…that is what my yogi tea tag said to me. I like it. It’s a positive phrase that can mean so many things to different people; and for me, it’s filled with hope. Or maybe it is just the ringing in of a New Year that always brings sentimentalality…
The sidewalks are quiet, the leaves still rustle about and squirrels hop from tree to tree in search of the ever-elusive nut. There is no snow in sight. It’s winter here in North Carolina, my new home.
Leaving Brooklyn wasn’t easy. I played things out in my head for weeks and months and doubted the decision to move too many times to count. NYC is a place that can be so easily loved and hated simultaneously. But once we were gone, after all the boxes were unpacked and sorted and when Brooklyn seemed far, far away, I felt a sense of space and calm that I haven’t felt in a long time. The daily demands of a job in Manhattan, the commute, the long hours and fierce competition had been dragging and picking away at me for years; my heart was never in it…My studio space had been long gone for months, my supplies boxed up in storage and rent was getting steeper by what felt like the minute. In all certainty, something had to give…

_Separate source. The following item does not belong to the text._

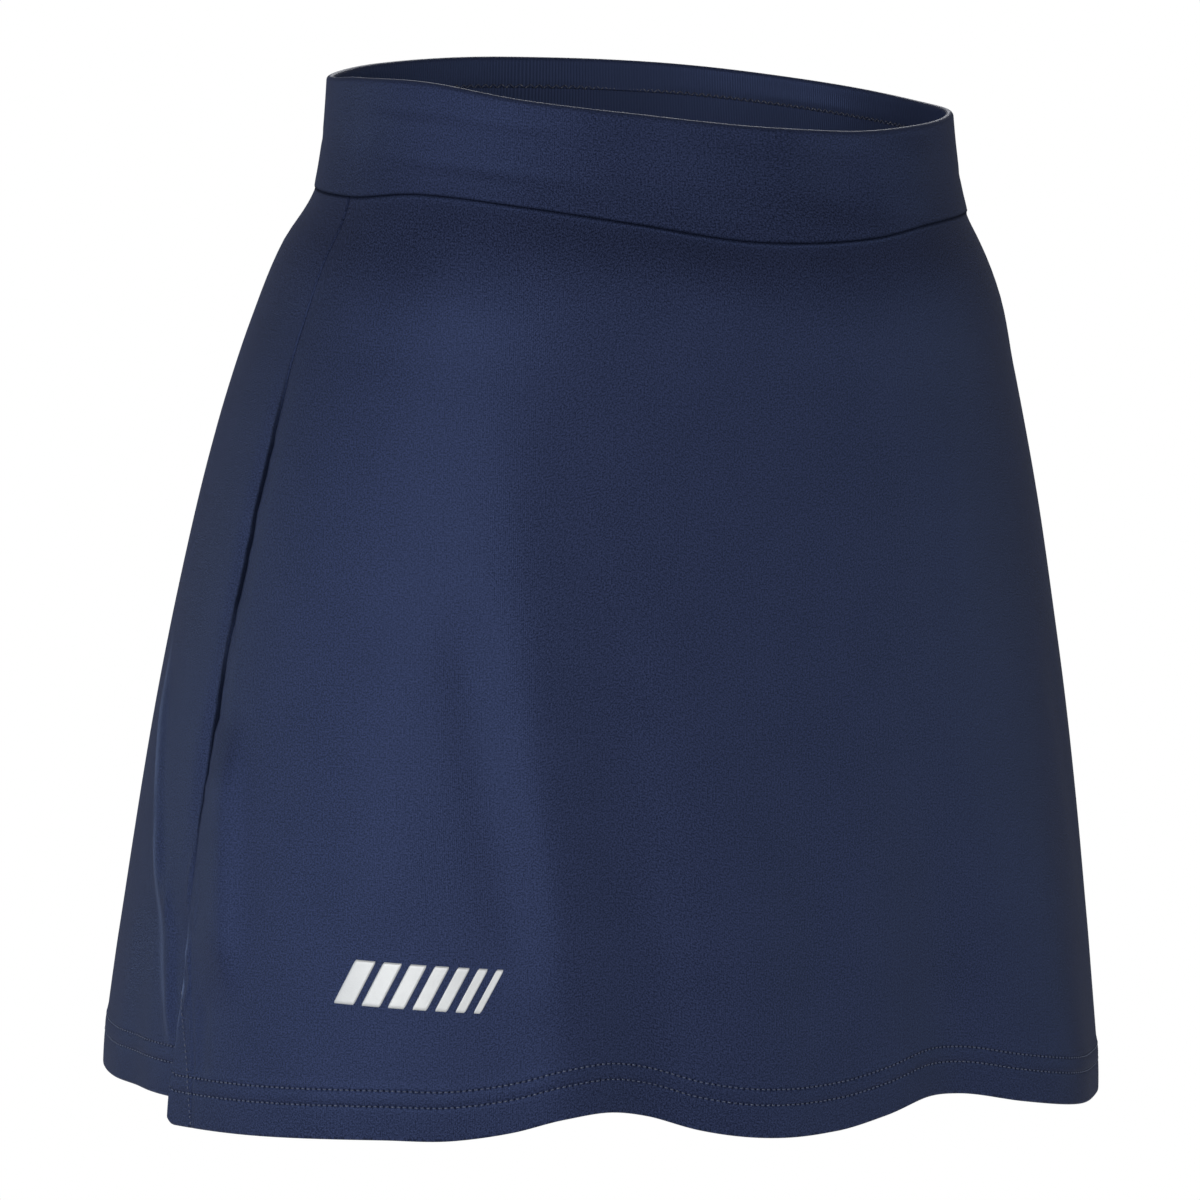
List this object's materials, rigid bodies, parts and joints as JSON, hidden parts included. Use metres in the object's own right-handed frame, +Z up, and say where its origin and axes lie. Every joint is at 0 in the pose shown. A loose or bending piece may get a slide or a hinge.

In my lifetime, I’ve called nine different cities home, spanning across 2 continents, 4 countries, 4 states and 30+ years. Brooklyn was different though, and you become a believer. I always thought we would stay, I did. At some point though, we lost sense of what it was all for and perhaps a tiny peice of my subconscious self always knew the truth anyway.
So our wallets lighter and our senses confused we’re gone from a place we loved, but knew could never last, and it was for all the right reasons. Our feet landed firmly on this southern soil, we’re excited and oh so happy to be here…what will happen next?
If you are still here with us, thank you for believing in us. We believe in you.